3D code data

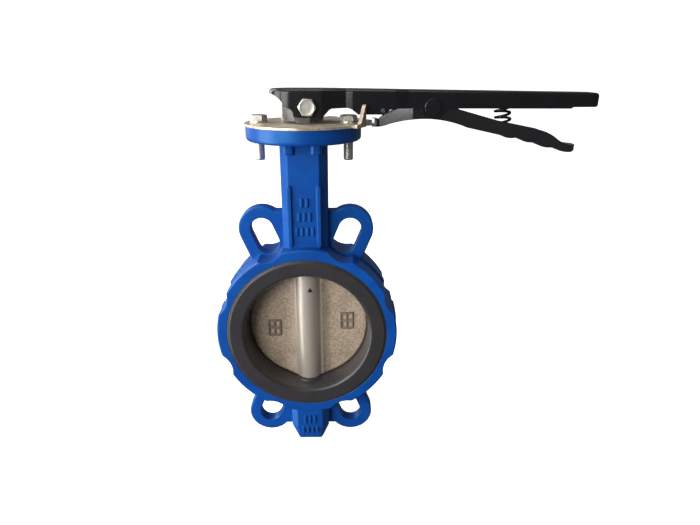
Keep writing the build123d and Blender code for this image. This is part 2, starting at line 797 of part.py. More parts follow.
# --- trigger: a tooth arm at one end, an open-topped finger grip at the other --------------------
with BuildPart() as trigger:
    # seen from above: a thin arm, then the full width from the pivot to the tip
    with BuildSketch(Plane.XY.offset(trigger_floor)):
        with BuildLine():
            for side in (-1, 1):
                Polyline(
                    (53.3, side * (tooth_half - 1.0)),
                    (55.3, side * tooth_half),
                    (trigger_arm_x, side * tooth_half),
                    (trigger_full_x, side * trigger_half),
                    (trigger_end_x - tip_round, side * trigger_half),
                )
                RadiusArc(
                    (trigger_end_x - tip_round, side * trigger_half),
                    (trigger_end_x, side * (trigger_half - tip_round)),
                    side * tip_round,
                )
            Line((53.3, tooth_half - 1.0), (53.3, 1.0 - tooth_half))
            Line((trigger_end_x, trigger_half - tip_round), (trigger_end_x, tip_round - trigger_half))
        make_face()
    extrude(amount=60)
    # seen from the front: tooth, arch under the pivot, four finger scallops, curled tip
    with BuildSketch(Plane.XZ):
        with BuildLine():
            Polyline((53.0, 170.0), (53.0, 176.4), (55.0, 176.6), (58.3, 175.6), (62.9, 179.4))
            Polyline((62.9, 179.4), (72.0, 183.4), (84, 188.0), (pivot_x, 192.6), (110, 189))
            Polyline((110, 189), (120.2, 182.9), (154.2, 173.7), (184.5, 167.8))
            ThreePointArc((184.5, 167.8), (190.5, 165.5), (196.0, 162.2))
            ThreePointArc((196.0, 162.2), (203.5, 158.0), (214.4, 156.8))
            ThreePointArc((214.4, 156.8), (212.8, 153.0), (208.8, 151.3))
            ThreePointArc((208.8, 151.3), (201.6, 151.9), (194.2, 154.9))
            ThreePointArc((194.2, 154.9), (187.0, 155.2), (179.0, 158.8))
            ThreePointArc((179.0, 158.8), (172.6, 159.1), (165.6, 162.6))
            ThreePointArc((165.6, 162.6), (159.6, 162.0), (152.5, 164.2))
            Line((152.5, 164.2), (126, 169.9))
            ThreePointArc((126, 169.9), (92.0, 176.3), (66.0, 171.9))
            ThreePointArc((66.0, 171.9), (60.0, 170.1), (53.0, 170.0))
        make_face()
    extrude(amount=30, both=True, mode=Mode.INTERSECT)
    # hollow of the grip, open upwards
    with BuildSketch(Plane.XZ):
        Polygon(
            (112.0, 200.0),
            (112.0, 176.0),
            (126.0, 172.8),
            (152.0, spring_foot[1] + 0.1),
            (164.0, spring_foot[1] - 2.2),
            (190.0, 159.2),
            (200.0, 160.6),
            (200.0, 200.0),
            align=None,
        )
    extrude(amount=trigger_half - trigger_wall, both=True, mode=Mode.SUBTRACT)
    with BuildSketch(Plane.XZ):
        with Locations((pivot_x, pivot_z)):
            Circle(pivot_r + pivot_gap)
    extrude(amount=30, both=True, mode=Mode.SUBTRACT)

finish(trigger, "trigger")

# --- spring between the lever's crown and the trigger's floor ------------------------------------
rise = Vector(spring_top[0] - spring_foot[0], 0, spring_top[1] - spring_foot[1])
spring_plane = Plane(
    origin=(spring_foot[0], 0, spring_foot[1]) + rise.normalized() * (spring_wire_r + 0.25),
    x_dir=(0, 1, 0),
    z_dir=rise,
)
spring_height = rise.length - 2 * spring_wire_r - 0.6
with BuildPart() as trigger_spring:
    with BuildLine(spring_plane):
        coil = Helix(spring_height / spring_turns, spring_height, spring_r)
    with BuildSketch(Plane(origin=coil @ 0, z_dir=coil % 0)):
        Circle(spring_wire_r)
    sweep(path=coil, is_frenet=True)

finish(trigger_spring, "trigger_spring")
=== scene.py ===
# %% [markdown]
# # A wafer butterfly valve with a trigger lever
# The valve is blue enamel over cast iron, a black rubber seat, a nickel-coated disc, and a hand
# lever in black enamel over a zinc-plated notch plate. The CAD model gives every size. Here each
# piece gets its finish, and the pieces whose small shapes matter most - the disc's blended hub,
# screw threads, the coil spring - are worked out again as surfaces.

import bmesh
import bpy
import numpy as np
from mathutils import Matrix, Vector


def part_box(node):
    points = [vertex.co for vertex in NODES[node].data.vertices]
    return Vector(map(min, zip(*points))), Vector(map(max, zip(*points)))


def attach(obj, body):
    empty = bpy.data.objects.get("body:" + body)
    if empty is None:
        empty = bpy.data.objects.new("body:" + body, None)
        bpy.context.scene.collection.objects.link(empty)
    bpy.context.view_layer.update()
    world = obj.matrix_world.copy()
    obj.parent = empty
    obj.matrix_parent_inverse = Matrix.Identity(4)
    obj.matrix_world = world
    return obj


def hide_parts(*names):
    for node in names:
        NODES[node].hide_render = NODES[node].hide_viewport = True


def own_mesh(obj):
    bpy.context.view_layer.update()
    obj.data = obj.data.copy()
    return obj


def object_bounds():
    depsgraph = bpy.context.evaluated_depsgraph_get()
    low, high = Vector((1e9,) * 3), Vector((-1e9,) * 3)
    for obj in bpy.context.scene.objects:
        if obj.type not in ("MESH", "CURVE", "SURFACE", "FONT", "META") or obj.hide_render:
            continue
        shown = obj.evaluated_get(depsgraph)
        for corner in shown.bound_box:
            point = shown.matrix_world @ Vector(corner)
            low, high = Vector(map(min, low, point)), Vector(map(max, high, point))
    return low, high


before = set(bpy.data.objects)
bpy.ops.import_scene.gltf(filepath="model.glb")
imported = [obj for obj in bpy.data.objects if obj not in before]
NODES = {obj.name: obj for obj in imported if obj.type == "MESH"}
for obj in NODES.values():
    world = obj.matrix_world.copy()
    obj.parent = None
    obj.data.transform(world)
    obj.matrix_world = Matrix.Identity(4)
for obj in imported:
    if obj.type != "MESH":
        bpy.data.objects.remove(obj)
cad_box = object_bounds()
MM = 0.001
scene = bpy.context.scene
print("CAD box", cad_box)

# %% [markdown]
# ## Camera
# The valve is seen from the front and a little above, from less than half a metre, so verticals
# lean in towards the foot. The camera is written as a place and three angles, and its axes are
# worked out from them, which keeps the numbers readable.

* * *

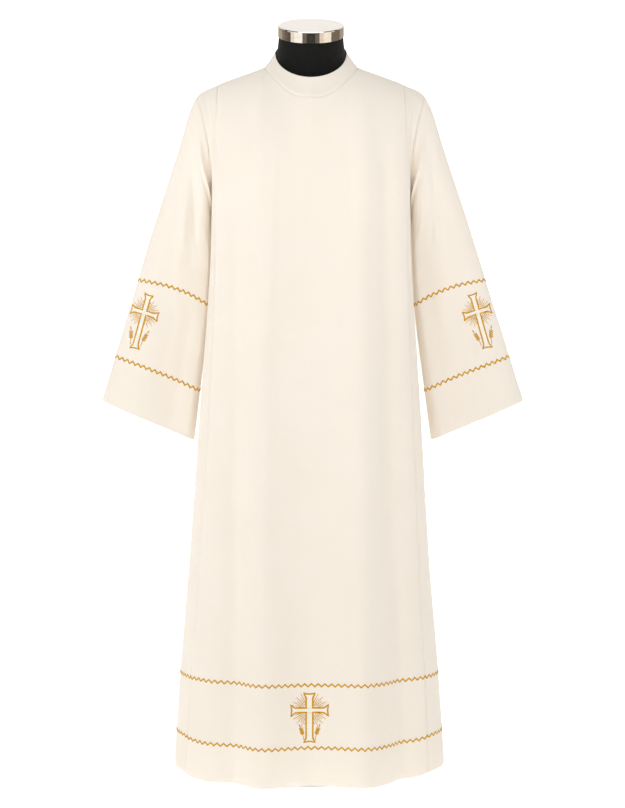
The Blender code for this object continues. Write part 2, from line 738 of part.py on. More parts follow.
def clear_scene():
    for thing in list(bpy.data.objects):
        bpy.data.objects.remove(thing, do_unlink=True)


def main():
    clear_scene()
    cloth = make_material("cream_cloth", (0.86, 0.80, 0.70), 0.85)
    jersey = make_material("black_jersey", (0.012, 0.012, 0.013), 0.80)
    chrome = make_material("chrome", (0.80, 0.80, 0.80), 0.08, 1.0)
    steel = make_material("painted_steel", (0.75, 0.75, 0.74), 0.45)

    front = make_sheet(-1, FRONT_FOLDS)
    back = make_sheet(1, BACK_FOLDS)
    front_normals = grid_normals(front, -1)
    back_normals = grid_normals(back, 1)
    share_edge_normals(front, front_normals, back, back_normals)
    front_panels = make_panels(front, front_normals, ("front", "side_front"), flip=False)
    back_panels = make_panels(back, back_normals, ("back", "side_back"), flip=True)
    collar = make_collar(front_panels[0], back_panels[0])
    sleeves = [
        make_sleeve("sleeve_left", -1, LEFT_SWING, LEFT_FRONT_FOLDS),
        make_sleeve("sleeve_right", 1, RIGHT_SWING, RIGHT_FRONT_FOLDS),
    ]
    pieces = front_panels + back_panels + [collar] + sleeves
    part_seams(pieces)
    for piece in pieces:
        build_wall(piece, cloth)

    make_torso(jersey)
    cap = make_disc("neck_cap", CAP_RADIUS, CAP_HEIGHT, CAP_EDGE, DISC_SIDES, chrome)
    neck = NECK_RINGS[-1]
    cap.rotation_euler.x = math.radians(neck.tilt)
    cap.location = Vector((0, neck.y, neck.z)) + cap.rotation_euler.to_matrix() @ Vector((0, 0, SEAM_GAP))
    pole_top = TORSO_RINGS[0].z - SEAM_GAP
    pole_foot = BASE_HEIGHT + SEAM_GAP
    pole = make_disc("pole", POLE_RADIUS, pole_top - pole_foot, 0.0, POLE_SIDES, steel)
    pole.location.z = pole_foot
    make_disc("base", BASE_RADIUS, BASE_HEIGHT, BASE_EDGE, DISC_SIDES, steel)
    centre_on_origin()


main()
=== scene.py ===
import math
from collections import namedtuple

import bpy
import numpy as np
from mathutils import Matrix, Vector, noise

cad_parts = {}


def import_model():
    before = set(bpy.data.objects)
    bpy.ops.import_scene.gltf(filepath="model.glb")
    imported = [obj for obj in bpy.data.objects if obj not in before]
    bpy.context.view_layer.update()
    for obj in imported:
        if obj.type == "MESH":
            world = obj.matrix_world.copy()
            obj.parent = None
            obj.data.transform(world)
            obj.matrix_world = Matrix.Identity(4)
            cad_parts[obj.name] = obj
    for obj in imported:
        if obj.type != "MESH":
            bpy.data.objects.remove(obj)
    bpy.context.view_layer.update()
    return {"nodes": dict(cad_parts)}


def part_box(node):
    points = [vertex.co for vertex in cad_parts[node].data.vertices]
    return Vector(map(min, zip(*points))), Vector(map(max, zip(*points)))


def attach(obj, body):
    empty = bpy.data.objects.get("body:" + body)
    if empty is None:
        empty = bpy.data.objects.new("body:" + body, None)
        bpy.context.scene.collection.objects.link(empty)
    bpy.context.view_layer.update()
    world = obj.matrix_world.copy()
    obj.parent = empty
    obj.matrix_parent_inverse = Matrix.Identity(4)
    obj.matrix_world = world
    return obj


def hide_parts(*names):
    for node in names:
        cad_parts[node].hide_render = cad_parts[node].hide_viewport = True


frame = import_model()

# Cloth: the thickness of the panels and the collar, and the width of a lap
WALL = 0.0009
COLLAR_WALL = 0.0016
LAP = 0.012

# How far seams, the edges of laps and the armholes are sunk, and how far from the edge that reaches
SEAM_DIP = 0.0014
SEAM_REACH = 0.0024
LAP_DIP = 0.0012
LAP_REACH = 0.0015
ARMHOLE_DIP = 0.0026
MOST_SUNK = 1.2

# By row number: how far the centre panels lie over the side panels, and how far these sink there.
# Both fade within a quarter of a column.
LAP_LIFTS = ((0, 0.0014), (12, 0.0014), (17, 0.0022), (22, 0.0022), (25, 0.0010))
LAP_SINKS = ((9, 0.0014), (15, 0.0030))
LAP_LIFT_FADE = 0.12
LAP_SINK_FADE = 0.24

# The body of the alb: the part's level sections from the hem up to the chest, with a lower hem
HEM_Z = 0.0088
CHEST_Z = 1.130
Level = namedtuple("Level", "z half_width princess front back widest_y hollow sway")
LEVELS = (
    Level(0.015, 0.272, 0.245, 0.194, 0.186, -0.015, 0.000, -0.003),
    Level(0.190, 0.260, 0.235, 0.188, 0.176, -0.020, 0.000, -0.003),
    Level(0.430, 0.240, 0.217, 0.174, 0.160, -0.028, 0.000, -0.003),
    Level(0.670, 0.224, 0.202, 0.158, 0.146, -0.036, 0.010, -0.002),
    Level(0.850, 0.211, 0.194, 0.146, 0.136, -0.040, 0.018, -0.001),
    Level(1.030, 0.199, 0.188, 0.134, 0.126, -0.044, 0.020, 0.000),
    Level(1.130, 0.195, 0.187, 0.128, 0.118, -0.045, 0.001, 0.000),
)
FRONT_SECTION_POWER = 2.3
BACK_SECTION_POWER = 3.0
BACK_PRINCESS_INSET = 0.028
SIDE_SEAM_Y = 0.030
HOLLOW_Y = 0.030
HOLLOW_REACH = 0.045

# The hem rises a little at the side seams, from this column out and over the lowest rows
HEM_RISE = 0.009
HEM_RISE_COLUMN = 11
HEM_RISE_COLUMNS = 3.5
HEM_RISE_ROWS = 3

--

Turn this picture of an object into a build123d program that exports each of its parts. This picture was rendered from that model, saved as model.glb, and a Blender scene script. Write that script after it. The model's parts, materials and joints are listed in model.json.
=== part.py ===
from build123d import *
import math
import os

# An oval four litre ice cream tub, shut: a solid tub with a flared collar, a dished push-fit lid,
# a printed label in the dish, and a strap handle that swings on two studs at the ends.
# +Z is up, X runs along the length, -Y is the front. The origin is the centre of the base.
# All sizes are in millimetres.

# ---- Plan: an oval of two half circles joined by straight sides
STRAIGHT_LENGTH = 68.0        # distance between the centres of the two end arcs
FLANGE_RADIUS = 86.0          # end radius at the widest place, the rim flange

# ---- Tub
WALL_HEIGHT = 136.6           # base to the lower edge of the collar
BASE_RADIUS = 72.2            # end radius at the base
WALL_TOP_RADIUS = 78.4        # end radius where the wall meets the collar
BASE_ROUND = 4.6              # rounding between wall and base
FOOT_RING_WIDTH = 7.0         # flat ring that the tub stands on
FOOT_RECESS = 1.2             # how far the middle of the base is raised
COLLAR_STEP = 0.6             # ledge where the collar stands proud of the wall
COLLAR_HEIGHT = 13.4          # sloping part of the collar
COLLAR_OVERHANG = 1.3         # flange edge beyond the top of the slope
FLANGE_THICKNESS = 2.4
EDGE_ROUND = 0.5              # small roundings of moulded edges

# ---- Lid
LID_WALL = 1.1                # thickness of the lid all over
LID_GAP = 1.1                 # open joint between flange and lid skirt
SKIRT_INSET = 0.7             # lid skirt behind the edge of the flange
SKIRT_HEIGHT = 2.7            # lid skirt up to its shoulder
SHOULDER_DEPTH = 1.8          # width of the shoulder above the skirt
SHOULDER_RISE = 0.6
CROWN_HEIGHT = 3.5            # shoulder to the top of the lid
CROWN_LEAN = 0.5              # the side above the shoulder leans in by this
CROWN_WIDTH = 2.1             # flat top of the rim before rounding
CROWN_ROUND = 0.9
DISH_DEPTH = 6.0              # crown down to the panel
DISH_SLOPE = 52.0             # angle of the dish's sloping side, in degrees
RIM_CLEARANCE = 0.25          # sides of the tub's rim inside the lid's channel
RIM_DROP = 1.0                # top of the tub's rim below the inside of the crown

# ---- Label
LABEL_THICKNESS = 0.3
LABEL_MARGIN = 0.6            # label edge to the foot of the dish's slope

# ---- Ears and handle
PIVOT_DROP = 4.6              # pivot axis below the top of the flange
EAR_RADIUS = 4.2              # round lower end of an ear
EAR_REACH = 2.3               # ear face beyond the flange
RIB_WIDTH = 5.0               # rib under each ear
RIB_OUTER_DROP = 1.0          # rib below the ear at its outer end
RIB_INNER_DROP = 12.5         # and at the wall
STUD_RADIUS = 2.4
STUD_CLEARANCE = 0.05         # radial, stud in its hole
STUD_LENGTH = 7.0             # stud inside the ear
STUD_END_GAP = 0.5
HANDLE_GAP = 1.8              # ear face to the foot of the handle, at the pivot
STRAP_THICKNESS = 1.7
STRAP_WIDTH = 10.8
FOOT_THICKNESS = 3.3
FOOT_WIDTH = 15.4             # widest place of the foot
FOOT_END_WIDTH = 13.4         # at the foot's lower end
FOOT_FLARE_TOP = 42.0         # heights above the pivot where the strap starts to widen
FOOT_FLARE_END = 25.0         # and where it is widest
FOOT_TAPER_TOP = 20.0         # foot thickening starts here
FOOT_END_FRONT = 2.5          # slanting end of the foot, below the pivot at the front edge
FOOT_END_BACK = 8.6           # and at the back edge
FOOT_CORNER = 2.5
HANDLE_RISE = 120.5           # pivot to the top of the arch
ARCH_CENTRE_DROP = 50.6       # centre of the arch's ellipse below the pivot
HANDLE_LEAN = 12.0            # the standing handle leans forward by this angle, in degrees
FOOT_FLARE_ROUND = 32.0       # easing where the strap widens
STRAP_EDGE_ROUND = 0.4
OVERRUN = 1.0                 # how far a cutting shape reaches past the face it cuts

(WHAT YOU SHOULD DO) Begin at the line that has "trigger_wall, both=True, mode=Mode.SUBTRACT)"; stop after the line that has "NODES[node].hide_render = NODES[node].hide_viewport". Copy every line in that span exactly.

(RESULT BELOW)
    extrude(amount=trigger_half - trigger_wall, both=True, mode=Mode.SUBTRACT)
    with BuildSketch(Plane.XZ):
        with Locations((pivot_x, pivot_z)):
            Circle(pivot_r + pivot_gap)
    extrude(amount=30, both=True, mode=Mode.SUBTRACT)

finish(trigger, "trigger")

# --- spring between the lever's crown and the trigger's floor ------------------------------------
rise = Vector(spring_top[0] - spring_foot[0], 0, spring_top[1] - spring_foot[1])
spring_plane = Plane(
    origin=(spring_foot[0], 0, spring_foot[1]) + rise.normalized() * (spring_wire_r + 0.25),
    x_dir=(0, 1, 0),
    z_dir=rise,
)
spring_height = rise.length - 2 * spring_wire_r - 0.6
with BuildPart() as trigger_spring:
    with BuildLine(spring_plane):
        coil = Helix(spring_height / spring_turns, spring_height, spring_r)
    with BuildSketch(Plane(origin=coil @ 0, z_dir=coil % 0)):
        Circle(spring_wire_r)
    sweep(path=coil, is_frenet=True)

finish(trigger_spring, "trigger_spring")
=== scene.py ===
# %% [markdown]
# # A wafer butterfly valve with a trigger lever
# The valve is blue enamel over cast iron, a black rubber seat, a nickel-coated disc, and a hand
# lever in black enamel over a zinc-plated notch plate. The CAD model gives every size. Here each
# piece gets its finish, and the pieces whose small shapes matter most - the disc's blended hub,
# screw threads, the coil spring - are worked out again as surfaces.

import bmesh
import bpy
import numpy as np
from mathutils import Matrix, Vector


def part_box(node):
    points = [vertex.co for vertex in NODES[node].data.vertices]
    return Vector(map(min, zip(*points))), Vector(map(max, zip(*points)))


def attach(obj, body):
    empty = bpy.data.objects.get("body:" + body)
    if empty is None:
        empty = bpy.data.objects.new("body:" + body, None)
        bpy.context.scene.collection.objects.link(empty)
    bpy.context.view_layer.update()
    world = obj.matrix_world.copy()
    obj.parent = empty
    obj.matrix_parent_inverse = Matrix.Identity(4)
    obj.matrix_world = world
    return obj


def hide_parts(*names):
    for node in names:
        NODES[node].hide_render = NODES[node].hide_viewport = True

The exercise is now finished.